Shannon: Ha! I was fired only once, because I couldn't fill a dishwashing shift at the last minute. I was fourteen, and lived 15 miles from work. Just couldn't run that fast.
Tom: Remarkable. So, what led you to write the book? And how did you find time to do it?
Shannon: There were certainly a lot of other things to do, what with my academic research, teaching, presentations, college and university service, blah, blah, blah... But my primary motivation was my son. Like generations of sons hearing their dads' stories, he doubted me. We would be talking about photography, and I would say "I used to work as a professional photographer, and even worked as a darkroom tech for a while." Matthew Broderick or Christopher Walken would be on TV, and I would mention my job in a movie with them. He would wipe his dirty hand on a door or a wall, and up would come my experiences of scraping disgusting things off glass doors when I was a custodian at the University of Arkansas. He'd pop off about me always wanting him to turn off the lights, and my consulting job in energy services would enter into the debate. He even once said, "You're really full of it about this 'jobs I've had' thing." So I wrote the official account of it all, proof positive, the book, Jobs I've Had.
Tom: That's quite a story. But was writing a book a very hard way of proving a point?
Shannon: Not really.

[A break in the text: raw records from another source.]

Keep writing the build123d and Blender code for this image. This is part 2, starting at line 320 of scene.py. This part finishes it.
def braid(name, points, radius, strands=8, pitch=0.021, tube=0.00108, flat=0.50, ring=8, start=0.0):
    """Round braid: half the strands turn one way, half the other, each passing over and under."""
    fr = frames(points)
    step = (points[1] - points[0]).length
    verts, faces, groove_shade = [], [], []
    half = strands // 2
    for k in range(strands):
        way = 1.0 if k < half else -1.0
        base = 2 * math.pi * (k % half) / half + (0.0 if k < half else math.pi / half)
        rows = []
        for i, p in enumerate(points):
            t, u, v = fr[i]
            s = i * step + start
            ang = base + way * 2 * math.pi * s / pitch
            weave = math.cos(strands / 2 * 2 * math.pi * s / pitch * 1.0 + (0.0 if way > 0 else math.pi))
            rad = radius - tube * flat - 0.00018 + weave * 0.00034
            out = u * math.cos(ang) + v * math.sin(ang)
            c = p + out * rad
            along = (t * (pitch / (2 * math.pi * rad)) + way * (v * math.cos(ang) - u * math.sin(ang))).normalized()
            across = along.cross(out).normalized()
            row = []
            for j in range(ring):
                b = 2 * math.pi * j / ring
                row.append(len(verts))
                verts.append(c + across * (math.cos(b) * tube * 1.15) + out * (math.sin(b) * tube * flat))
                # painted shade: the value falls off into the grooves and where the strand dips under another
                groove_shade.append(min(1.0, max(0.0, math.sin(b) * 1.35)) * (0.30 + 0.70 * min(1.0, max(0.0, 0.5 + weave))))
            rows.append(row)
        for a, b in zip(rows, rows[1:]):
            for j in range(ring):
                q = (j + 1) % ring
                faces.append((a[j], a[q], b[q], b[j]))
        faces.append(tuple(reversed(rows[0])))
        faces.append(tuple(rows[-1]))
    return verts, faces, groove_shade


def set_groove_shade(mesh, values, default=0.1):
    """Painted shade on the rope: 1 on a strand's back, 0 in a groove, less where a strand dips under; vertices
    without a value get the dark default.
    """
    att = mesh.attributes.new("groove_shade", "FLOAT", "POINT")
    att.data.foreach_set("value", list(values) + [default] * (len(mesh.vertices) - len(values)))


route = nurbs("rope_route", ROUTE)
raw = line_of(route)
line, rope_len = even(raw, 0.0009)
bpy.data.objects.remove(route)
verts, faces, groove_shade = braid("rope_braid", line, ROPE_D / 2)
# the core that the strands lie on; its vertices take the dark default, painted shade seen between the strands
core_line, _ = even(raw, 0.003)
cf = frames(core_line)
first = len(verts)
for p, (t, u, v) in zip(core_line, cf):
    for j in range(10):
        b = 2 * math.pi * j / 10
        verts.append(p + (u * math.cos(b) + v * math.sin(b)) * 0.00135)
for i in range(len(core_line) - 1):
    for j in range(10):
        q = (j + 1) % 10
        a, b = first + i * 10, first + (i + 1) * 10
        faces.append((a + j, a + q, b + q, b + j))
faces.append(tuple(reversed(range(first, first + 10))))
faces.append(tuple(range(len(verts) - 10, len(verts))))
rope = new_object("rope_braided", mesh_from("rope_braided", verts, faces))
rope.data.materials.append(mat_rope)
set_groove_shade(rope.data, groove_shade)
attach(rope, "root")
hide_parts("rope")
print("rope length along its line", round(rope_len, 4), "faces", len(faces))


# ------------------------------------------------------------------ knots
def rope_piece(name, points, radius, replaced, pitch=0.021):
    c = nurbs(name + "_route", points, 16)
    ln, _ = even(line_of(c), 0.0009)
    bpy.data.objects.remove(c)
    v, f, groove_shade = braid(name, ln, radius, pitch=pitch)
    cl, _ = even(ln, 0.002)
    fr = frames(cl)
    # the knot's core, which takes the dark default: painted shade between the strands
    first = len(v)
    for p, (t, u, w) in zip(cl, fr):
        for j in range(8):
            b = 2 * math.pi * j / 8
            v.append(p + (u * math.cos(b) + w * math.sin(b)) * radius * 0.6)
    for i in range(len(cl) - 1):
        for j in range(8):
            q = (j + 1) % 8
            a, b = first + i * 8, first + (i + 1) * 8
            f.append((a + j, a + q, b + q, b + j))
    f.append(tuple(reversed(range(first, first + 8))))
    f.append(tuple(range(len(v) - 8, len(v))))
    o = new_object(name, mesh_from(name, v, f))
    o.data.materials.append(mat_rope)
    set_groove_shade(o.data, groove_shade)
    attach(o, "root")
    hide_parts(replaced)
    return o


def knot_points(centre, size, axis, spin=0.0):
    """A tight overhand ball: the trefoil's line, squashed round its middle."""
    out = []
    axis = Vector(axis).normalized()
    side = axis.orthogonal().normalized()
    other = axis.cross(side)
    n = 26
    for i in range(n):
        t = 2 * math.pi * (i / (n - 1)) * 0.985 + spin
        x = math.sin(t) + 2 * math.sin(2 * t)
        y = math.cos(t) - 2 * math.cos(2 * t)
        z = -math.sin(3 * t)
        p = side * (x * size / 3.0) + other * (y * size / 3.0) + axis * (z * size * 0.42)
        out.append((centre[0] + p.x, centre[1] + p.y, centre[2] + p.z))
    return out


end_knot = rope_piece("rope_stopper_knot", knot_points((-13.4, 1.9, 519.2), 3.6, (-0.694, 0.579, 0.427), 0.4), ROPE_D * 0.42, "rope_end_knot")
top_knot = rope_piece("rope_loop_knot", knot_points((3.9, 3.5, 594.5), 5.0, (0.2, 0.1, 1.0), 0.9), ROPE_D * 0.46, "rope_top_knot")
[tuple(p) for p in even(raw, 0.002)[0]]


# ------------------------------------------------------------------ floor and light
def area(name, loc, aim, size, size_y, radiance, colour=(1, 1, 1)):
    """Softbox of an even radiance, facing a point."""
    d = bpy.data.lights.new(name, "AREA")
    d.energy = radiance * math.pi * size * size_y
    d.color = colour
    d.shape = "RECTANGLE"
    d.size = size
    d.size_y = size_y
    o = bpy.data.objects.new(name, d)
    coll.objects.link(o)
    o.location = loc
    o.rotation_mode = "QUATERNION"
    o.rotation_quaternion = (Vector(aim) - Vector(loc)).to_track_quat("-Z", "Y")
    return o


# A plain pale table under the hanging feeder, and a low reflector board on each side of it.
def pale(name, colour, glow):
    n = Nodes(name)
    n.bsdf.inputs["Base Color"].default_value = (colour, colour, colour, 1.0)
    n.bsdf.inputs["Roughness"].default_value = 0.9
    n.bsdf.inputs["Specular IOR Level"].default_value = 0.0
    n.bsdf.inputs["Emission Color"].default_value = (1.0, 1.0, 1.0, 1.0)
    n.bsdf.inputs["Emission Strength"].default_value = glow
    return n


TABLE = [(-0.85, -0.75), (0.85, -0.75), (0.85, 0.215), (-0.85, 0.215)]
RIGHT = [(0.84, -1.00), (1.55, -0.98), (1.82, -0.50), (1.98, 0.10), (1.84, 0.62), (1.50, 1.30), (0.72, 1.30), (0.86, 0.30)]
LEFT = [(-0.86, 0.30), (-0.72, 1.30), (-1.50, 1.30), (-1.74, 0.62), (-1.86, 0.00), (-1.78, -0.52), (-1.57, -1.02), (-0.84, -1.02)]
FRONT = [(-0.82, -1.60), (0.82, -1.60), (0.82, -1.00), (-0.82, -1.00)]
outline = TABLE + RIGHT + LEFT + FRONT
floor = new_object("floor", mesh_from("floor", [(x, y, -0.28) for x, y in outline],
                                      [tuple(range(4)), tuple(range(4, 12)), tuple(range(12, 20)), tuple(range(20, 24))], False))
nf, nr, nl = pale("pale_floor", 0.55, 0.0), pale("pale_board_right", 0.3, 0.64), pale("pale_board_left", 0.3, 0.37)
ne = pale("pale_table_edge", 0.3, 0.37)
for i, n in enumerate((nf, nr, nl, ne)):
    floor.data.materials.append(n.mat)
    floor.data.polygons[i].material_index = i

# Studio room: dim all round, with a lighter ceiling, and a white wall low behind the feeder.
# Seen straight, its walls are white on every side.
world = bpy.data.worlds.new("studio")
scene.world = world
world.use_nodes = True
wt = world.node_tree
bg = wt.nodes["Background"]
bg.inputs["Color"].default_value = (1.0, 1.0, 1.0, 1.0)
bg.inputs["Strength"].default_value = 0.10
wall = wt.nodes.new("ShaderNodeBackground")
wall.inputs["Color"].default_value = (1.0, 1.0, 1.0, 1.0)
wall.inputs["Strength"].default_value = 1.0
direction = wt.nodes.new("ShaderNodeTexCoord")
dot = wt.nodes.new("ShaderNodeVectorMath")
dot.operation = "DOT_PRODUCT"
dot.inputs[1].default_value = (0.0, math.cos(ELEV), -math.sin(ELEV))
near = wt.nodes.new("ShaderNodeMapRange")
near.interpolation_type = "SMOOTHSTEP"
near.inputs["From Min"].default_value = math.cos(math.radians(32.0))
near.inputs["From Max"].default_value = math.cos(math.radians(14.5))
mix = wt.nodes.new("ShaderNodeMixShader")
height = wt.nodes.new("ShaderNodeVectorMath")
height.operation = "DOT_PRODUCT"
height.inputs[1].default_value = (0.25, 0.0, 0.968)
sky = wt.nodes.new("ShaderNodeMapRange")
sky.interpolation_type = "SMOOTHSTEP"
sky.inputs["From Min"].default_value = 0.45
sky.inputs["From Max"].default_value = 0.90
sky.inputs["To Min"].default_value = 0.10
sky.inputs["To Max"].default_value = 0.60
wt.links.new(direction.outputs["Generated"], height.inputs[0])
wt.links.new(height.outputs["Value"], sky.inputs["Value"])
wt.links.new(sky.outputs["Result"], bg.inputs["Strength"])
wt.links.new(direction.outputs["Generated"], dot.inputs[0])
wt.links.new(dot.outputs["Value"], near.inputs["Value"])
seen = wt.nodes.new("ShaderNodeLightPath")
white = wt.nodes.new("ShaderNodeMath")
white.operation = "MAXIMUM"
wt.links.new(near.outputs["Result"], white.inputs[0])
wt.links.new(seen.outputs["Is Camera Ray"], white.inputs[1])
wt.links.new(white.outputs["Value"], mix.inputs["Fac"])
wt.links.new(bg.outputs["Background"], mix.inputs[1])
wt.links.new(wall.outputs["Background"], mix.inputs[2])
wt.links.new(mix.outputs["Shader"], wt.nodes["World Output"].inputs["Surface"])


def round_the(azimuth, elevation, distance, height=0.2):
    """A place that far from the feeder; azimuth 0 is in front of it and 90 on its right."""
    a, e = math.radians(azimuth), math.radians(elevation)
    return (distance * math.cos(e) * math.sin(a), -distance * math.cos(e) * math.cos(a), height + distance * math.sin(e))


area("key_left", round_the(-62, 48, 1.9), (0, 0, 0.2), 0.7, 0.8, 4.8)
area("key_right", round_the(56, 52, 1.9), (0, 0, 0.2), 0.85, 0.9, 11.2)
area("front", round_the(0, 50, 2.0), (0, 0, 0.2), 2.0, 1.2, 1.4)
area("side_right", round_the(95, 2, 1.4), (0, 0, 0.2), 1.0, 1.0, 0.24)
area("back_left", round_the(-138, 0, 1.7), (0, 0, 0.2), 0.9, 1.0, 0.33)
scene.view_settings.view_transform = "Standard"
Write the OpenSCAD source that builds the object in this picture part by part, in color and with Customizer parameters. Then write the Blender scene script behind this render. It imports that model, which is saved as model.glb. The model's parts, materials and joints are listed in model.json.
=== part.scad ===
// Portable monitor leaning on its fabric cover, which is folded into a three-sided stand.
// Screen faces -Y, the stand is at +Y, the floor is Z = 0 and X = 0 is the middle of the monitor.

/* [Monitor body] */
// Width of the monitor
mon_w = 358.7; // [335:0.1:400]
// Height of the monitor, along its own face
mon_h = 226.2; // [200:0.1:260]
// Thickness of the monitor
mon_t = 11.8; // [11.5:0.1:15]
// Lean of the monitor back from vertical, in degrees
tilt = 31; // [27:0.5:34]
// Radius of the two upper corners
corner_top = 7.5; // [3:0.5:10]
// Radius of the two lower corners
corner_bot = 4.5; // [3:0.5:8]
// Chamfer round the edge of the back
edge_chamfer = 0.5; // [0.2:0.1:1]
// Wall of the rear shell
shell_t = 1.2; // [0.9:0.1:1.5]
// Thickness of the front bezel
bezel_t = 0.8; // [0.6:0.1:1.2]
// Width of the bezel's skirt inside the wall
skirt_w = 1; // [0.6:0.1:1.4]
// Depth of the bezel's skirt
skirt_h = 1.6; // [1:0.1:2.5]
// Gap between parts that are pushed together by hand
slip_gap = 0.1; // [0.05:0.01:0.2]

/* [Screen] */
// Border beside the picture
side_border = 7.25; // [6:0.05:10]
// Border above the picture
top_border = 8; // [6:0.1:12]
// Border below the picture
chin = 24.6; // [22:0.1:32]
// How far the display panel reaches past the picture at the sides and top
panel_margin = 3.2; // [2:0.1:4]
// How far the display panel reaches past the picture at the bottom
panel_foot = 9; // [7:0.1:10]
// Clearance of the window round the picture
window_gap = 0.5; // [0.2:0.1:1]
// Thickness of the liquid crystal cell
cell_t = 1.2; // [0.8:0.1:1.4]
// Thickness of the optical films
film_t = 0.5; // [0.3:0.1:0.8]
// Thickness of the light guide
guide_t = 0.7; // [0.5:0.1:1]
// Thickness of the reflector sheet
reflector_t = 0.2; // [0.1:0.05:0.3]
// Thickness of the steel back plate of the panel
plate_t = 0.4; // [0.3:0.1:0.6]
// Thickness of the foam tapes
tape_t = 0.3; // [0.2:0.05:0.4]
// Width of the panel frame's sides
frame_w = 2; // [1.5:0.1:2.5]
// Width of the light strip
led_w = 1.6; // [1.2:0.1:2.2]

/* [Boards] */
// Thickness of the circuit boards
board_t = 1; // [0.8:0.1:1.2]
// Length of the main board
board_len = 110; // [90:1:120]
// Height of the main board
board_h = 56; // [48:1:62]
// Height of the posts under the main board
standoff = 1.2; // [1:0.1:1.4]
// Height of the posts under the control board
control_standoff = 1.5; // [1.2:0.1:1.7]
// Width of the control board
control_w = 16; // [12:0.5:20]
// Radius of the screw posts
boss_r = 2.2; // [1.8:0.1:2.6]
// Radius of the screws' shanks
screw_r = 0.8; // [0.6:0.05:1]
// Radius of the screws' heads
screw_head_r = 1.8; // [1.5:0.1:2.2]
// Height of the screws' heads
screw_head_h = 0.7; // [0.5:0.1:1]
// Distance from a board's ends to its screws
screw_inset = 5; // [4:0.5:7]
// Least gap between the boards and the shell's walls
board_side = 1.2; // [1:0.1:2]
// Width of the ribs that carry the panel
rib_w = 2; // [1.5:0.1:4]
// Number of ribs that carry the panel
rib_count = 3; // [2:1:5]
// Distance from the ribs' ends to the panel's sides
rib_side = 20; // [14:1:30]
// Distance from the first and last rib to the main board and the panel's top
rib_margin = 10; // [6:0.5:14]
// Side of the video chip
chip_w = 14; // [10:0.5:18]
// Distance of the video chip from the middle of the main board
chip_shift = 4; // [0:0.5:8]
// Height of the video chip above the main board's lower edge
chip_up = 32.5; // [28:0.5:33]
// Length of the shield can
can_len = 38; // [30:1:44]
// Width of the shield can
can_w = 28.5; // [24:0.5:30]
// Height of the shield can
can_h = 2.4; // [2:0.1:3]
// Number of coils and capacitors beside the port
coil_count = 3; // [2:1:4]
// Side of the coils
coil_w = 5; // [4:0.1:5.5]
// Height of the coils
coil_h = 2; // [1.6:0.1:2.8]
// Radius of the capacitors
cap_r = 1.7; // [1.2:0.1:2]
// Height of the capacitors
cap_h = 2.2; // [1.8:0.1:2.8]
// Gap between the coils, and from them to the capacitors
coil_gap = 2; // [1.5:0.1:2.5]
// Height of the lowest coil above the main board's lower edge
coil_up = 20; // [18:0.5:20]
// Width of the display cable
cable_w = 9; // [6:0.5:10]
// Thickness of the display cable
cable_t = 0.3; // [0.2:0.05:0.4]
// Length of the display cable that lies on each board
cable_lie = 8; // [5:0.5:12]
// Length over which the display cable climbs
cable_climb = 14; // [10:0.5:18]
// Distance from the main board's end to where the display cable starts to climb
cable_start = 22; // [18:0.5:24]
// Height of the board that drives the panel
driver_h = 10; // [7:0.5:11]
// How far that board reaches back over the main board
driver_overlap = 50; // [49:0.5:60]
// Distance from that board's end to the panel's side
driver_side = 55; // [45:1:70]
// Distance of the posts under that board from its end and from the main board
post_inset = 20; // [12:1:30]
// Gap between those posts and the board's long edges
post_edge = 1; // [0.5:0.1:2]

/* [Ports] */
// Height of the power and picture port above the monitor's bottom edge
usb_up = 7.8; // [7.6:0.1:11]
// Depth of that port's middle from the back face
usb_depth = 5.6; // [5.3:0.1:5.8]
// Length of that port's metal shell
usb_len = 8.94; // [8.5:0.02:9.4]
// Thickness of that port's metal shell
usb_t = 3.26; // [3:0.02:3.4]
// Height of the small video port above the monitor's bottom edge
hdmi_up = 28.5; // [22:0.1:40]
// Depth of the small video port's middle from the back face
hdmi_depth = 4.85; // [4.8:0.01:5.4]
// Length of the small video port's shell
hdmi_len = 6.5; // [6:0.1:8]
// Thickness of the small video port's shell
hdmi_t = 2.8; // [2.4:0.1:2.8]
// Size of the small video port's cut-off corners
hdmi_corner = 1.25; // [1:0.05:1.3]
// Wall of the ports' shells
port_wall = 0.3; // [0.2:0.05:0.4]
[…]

My son's "doubt" about my jobs made me think about how little appreciation we have for the work that other people do.
In the book, there's a lot about buffing floors. We've all seen someone do it, but actually doing it can give you a new respect for the work, and danger, it involves. And I'm not just talking about a TV show where some rich dude does a dirty job for a day. Maintaining a waxed floor in an institutional setting over a long period of time is a really hard job, and it takes a level of commitment, patience, and forgiveness that you can understand only if you've actually done the job or talked a lot with someone who has.
There's a "zen" in cracking cases of eggs and peeling tons of shrimp. And don't get me started on the Sysiphian task of dragging waffle mix up and down flights of stairs. Teaching my son these lessons was one big reason I wrote the book.
Tom: Do you think of the result as embodying a philosophy of work?
Shannon: Yeah, sort of. There's no competing with folks like Barbara Ehrenreich on the academic analysis of work generally, but little has been written on the work of academics - the job I have now: what that work is like, and how we college teachers have come to do the specific work we do. And this has hurt the academy.
People look at my current job and say, "Wow, must be nice. A dozen hours of teaching for three or four days a week, eight months a year? Summers off?" Yet they fail to appreciate the training it takes to become a professor, and the amount of important work that happens outside the classroom - like staring into space and thinking. One of the main points of the book is that being a "professional" anything means never NOT-working. You're a philosopher. You know what I mean. We do philosophy in the express line at the grocery store ("Do 12 cans of cat food count as one item, or 12?").
Tom: Pondering cat food at the grocery store is a form of work unfamiliar to most mortals.
Shannon: Well, it might be nice not to get caught up in such concerns, yet I can't help but think about things like this. Maybe most people don't worry about such matters, but my experience in grocery stores says differently. Just look at piles of stuff in the express lines. Surely, people have thought up different ways of counting.
I do have to admit I was often philosophizing while buffing floors. When faced with a four-hour buffing job, it helps to listen to political debates on the radio - or, at least, it used to. Politics and buffing: all too often nowadays, it's just bluffing and buffing.
Thinking about the nature of everyday social interactions makes me a better ethics professor, and thinking about politics and buffing might even make me a better citizen as well as philosopher. At bottom, all jobs are social, and all that's social may be in some sense work. It's in understanding the true nature of the jobs we have that we can start to understand the fundamental interdependence of human beings in our society. And that's the ultimate reason I wrote the book - not to buff too fine a gloss on it.
Tom: Thanks, Shannon. And how could I end our time except by saying - Good job!